Don’t dress like a pleb

We are so immersed in Postmodernism that most people are utterly broken, not just in terms of æsthetics or taste, but in terms of true individual expression. Even otherwise tuned-in anti-Modernism people often fail notice what was plainly obvious to everyone not so very long ago. Watch a movie from the 1960’s and see (after dispatching an assailant violently) the enormous masculine thug Jack Palance fuss over the colour of his tie or the placement of of his hat upon his anvil-like pummelled ham-head. Such a thing nowadays would be perceived as incredibly formal, somehow anti-masculine that he showed the slightest concern for his appearance. To men only fifty or so years back wearing a suit as a matter of daily observance was necessary to be taken seriously as an adult member of Western society. It was a recognized tradition dating back to the beginnings or recorded history that we had a positively grave concern for personal æsthetics, indeed that our sartorial expression counted as evidence of our natural nobleness and predomination as a group.

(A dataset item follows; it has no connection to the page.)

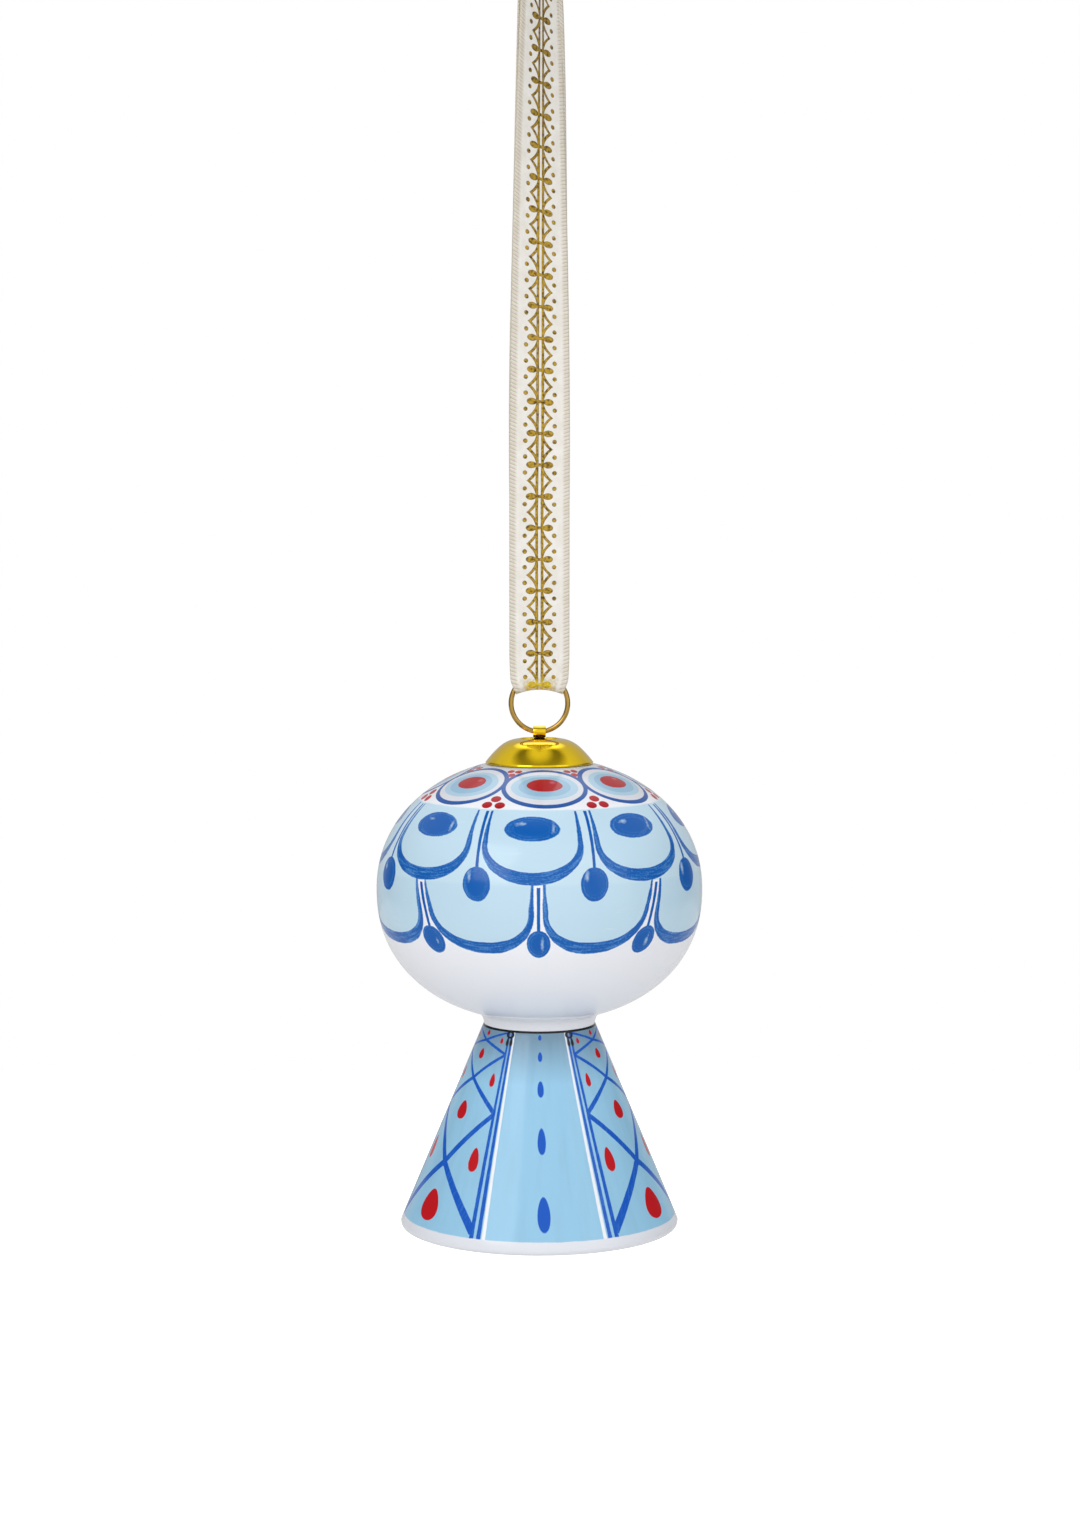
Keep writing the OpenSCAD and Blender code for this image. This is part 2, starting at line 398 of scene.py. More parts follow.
def oval(side, rise, wide, tall, at=(0.0, 0.0), egg=0.0):
    """Depth inside an oval. egg above 0 narrows its top."""
    u = (side - at[0]) / (wide / 2)
    w = (rise - at[1]) / (tall / 2)
    if egg:
        u = u / (w * -egg + 1.0)
    reach = (u * u + w * w) ** 0.5
    return (1.0 - reach) * (min(wide, tall) / 2)


def globe_slope(up):
    """How far the globe's wall leans in at a height, in radians."""
    step = 0.05
    return math.atan2(globe_radius(up - step) - globe_radius(up + step), 2 * step)


def globe_mark(wall, count, turn, up, azimuth=None):
    angle = wall.repeat(count, turn, azimuth)
    return wall.patch(angle, globe_radius(up), up, globe_slope(up))


def lobe(angle, up, half, grow, shoulder, bottom, span, power=2.25):
    """Depth inside a scallop: straight sides above its shoulder, round below. half is in degrees."""
    above = (up - shoulder).math("MAXIMUM", 0.0)
    below = (shoulder - up).math("MAXIMUM", 0.0) / (shoulder - bottom)
    across = abs(angle) / (above * grow + half)
    reach = (across**power + below**power) ** (1 / power)
    return (1.0 - reach) * span


# ---------------------------------------------------------------- paint and glaze

WHITE = tint("#F3F5FB")
PALE_BLUE = tint("#C2DFF0")
PALER_BLUE = tint("#CAE4F3")
DISC_BLUE = tint("#94BBD6")
DISC_PALE = tint("#ABCCE1")
OUTLINE_BLUE = tint("#0050A0")
BLUE = tint("#005CB2")
THIN_BLUE = tint("#5C9AD8")
RED = tint("#AE0012")
RED_LIGHT = tint("#D8707A")
SKIRT_BLUE = tint("#98CBE9")
# A darker blue for the painted shadow on the skirt just under the globe
SKIRT_SHADOW_BLUE = tint("#7E9FB6")
SKIRT_INK = tint("#0056C2")
SKIRT_RED = tint("#C20010")
BLACK = tint("#15181C")
RIM_WHITE = tint("#E6E9F0")
# Painted shade near the cap: the grey the crown turns to, and a greyer white for the medallions' rings that
# lie in it
CROWN_SHADE_GREY = tint("#C4C8D0")
CROWN_SHADED_WHITE = tint("#D9DCE4")


def new_material(name, rough=0.5, metal=0.0, **sockets):
    material = bpy.data.materials.new(name)
    material.use_nodes = True
    shader = material.node_tree.nodes["Principled BSDF"]
    shader.inputs["Roughness"].default_value = rough
    shader.inputs["Metallic"].default_value = metal
    for label, value in sockets.items():
        shader.inputs[label.replace("_", " ")].default_value = value
    return material, material.node_tree, shader


def glaze(name):
    """A fired, glossy glaze with a very slight waviness."""
    material, tree, shader = new_material(name, rough=0.13, IOR=1.37)
    raise_surface(tree, shader, noise(tree, place_vector(tree), 0.11, 2.0), 0.12, 0.4)
    return material, tree, shader


# The globe's decoration. Heights are in mm above its widest level, turns and half widths in degrees.
# The pale blue band runs from BAND_FOOT up to BAND_TOP. The scallops of each row lean with the hand.
BAND_TOP = 15.25
BAND_FOOT = 3.85
SCALLOPS = 8
HIGH_LEAN = (0.23, 16.0)
HIGH_TURN = -2.7
HIGH_OUTER = dict(half=20.2, grow=-0.12, shoulder=10.3, bottom=3.9, span=7.5, power=2.05)
HIGH_INNER = dict(half=17.9, grow=0.14, shoulder=10.3, bottom=5.9, span=7.5, power=2.05)
LOW_LEAN = (0.6, BAND_FOOT)
LOW_TURN = 22.1
LOW_OUTER = dict(half=20.9, grow=0.0, shoulder=-0.5, bottom=-7.35, span=7.0)
LOW_INNER = dict(half=18.9, grow=0.25, shoulder=-0.5, bottom=-5.5, span=7.0)

# (turn, height) of the drops between the scallops and of the oval in each upper scallop
HIGH_DROP = (21.0, 3.9)
LOW_DROP = (-0.3, -5.65)
POOL = (-2.9, 12.6)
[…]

But surely such simplicity as observing fussy dress codes can not have any bearing on our long-term survival or in reversing our Spenglarian decline? Why should I not be comfortable and conformist and wear the trendy neon running shoes with the pointless plastic protrusions with my plastic-fabric tracksuit? Or does being aesthetically pedantic or rigid count for more than we can conceive? The observance of detail, of timeliness, of being particular and fastidious has been almost lost as one of our great group traits. Attention to detail and rigid particularism historically set us apart, and was a condition of our success. Perhaps more than a condition, a major reason.

Sadly, compared to todays sweat pants and shirts with urban graphic designed logos the above actually sounds almost genteel. Indeed it seems a man today who considers for more than a moment the æsthetics of his clothing, or dons anything save the most casual rags, risks insinuation as an invert.